_Exercise prompt_. Quote the listing below word for word, stopping after the line that contains "LARGEST_STEP_DEG = 4.5".

****************************************

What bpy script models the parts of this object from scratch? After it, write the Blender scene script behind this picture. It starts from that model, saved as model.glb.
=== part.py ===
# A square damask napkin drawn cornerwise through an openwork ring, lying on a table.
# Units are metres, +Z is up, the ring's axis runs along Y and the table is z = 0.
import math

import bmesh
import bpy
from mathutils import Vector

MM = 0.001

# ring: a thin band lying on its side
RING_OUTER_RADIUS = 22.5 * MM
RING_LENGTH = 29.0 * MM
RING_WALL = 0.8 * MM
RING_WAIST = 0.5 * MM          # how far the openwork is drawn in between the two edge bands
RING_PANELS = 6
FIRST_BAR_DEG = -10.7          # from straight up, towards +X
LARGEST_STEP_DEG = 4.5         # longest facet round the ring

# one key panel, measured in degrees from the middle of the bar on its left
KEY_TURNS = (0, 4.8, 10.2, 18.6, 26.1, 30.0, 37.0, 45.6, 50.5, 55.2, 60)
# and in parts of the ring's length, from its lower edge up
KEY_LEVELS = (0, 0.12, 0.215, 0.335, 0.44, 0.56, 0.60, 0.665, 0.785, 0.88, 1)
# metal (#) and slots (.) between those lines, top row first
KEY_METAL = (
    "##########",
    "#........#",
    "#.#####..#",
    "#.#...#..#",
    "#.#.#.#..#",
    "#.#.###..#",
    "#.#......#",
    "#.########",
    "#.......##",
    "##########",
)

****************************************

_Finished answer_.
What bpy script models the parts of this object from scratch? After it, write the Blender scene script behind this picture. It starts from that model, saved as model.glb.
=== part.py ===
# A square damask napkin drawn cornerwise through an openwork ring, lying on a table.
# Units are metres, +Z is up, the ring's axis runs along Y and the table is z = 0.
import math

import bmesh
import bpy
from mathutils import Vector

MM = 0.001

# ring: a thin band lying on its side
RING_OUTER_RADIUS = 22.5 * MM
RING_LENGTH = 29.0 * MM
RING_WALL = 0.8 * MM
RING_WAIST = 0.5 * MM          # how far the openwork is drawn in between the two edge bands
RING_PANELS = 6
FIRST_BAR_DEG = -10.7          # from straight up, towards +X
LARGEST_STEP_DEG = 4.5         # longest facet round the ring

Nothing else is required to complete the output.